One of the largest trucking companies in the U.S. is facing new financial strains that could jeopardize health insurance coverage for thousands of its workers in the midst of a pandemic.
YRC Worldwide Inc., which slashed expenses and struck a deal with lenders to improve liquidity during the crisis, skipped March payments to funds that provide medical and other benefits to its unionized workers. The company has asked to defer millions of dollars in payments for March, April and May, and interim agreements with some funds to cover employees now are set to end next month.
A spokesman for Overland Park, Kan.-based YRC said the company is working with the funds and the International Brotherhood of Teamsters union, which represents more than three-quarters of YRC’s workforce, to ensure employees “have uninterrupted access to healthcare benefits.”
“The Company has asked the funds to basically keep providing health care to our members, while it gets its cash flow sorted out in the short term,” Ernie Soehl, the Teamsters national freight director, said in a May 29 memo to members, adding: “We have made it clear that we simply cannot have our members working without health care coverage.”
YRC is the fifth-largest U.S. trucking company and the fourth-largest less-than-truckload shipping, or LTL, provider by 2019 revenue, according to transportation research provider SJ Consulting Group Inc.
The financial pressures on the company have grown as YRC and its competitors in the LTL sector, in which carriers combine freight shipments for customers on trucks that connect distribution centers, retail stores and factories, have coped with falling freight demand amid coronavirus-driven lockdowns.
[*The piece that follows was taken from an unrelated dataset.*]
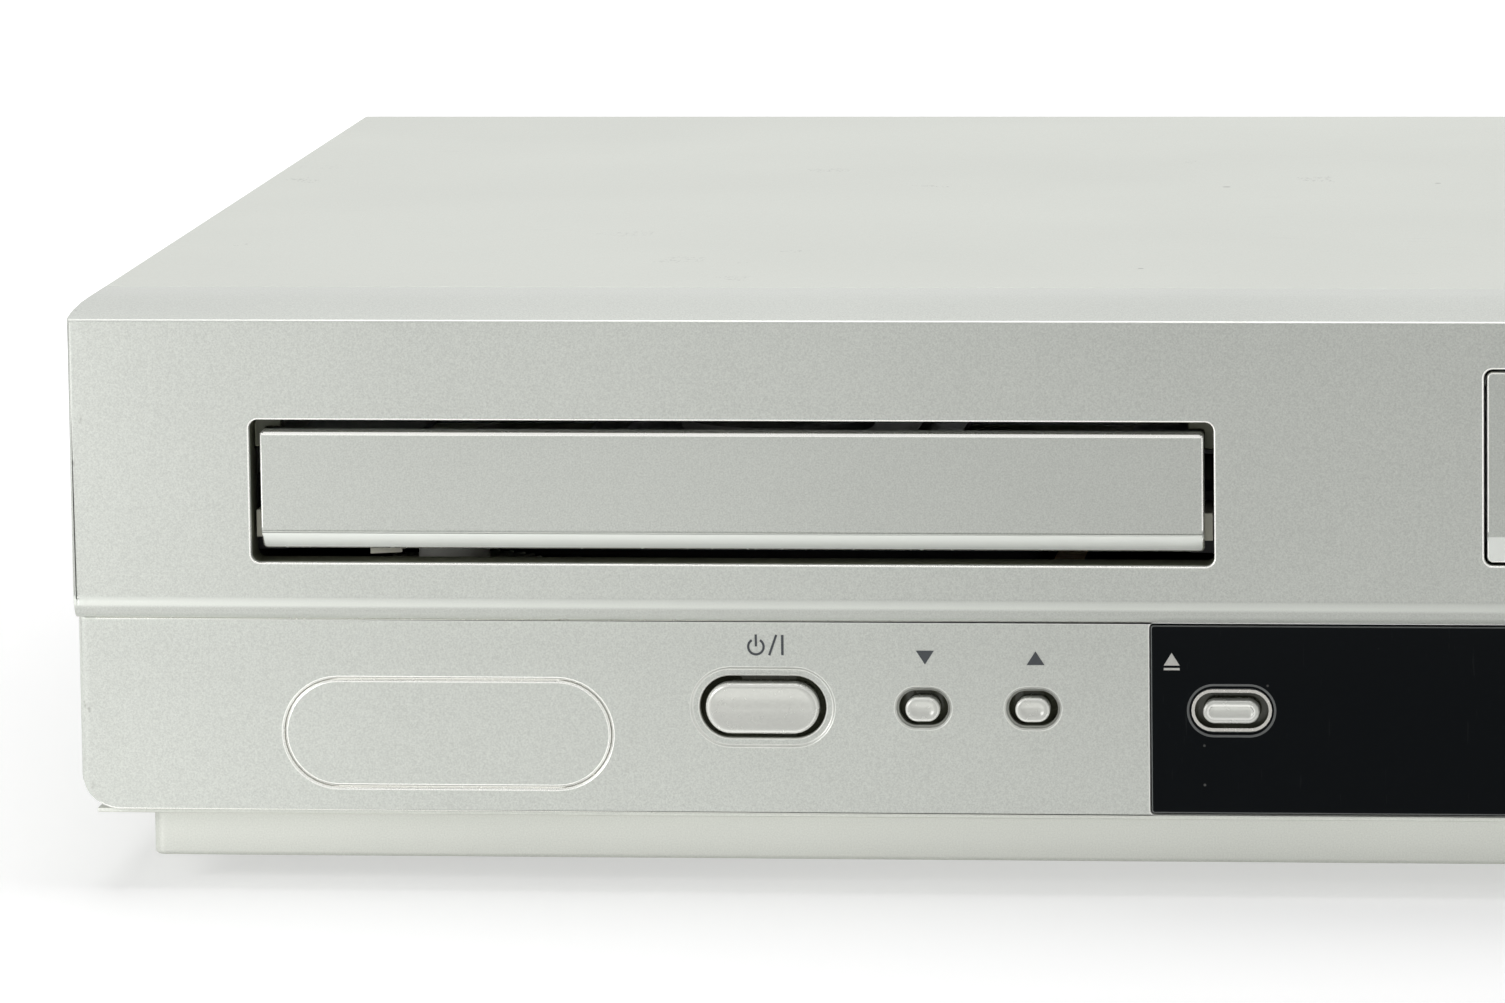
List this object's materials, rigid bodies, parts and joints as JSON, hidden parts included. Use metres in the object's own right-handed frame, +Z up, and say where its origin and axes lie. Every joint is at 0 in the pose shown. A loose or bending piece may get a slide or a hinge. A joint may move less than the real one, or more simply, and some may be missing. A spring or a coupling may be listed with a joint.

YRC is one of the few remaining big unionized trucking companies, which tend to face higher pension and benefit costs than their nonunion competitors. Over the years, the company has struggled under heavy debts and pension liabilities, but it has also won repeated concessions from lenders and employees to help shore up its finances.
It reported a $104 million net loss in a weakening freight market in 2019, but swung to a $4.3 million net profit for the first quarter of 2020 following a $49.1 million loss in the same quarter in the previous year.
The carrier has been a major service provider to large shippers such as Walmart Inc., said Mike Regan, chief of relationship development with logistics and freight management consulting firm TranzAct Technologies Inc. If YRC collapsed, he said, “shippers could see their LTL rates go up significantly.”
But, Mr. Regan said, YRC has “a complete alignment with parties that have a vested interest in having them succeed—the unions and the banks,” adding, “Everyone recognizes that YRC alive is much better than YRC dead.”
Ron Guzzi, Home Depot Inc.’s senior manager of transportation carrier relations and sourcing, said at a Wolfe Research virtual conference last month that the retailer is monitoring the carrier’s status and isn’t scaling back its business with YRC, according to a transcript published by Washington publication CQ Roll Call. The company is making contingency plans in case of a “worst-case scenario,” Mr. Guzzi said, according to the transcript. “But we’ve been there with YRC from the get-go and our intention is to stick with them as they go through any challenging times.”
A Home Depot spokeswoman declined to comment.
This time around, YRC’s white knight could be the federal government. The company is seeking an unspecified amount of relief under the Cares Act, which Congress enacted in March to help companies withstand the financial fallout from the coronavirus pandemic.
In April, the company told a large multiemployer health-care fund that the missed contributions would be paid once YRC received that loan, according to a quarterly report issued last month by a court-appointed independent special counsel overseeing that fund and a related pension fund.
YRC declined to comment on the status of its Cares Act request.